Written by Eileen Voyles | Dec 31, 2025 11:39:46 PM

On the first Sunday of each month in my church, we have a testimony meeting. There are no assigned talks, just the emblems of the sacrament, then an open invitation for anyone in the congregation who feels prompted to stand and share their testimony of Jesus Christ. Sometimes it leads to good storytelling or themes that wander a bit from Jesus, but that is okay. There is something powerful about hearing real people speak from the heart.

This past Sunday, someone shared how much they love the Christmas season and how they had recently shown their four-year-old an old Christmas movie with Kris Kringle and the Winter Warlock. Halfway through, when the Warlock was strangling Kris Kringle, the child got so scared that the family turned the movie off.

The next person who stood up was incredibly insightful. He looked at the first speaker and said, “Don’t you know you never turn a movie off in the middle? That is where fear looms and the hero is losing. You have to ride it out to the end, and you will see it all turns out.”

I am listening to a book by Patrick Bet-David called Your Next 5 Moves. On his podcast, Valuetainment, he likes to ask entrepreneurs questions like, “Tell me how it felt when you could not pay the mortgage. How did you summon the courage to continue? What did you do when you were on the brink of losing your business? What got you out of bed?”

He says we are often misled by looking only at the successful entrepreneur, the end of the movie, without knowing anything about the tragedy in the middle of the movie, the part where the entrepreneur is in the clutches of the Winter Warlock. And the truth is, it is not “if” that terrible moments happens in business or life, it is “what was it like for you when it did?”
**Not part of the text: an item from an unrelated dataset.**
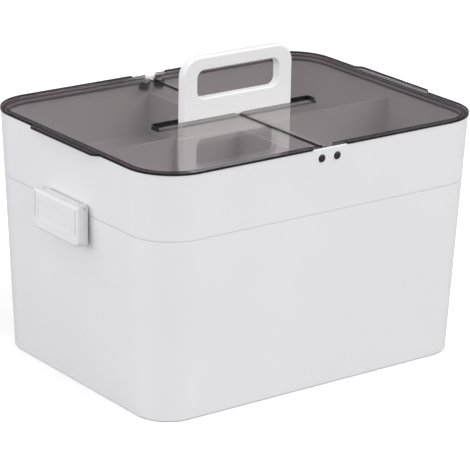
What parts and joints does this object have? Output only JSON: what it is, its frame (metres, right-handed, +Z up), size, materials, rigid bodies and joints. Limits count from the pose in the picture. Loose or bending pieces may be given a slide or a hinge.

The middle is where the fear is. The middle is where the hero looks like he is losing. The middle is where quitting feels right. But if you keep your feet moving, if you stay in the story long enough, it will work out.  It may not look exactly like you thought it would, but neither do my congregation's open mic testimony meetings. Neither did Kris Kringle's walk though the woods. But it might even be better.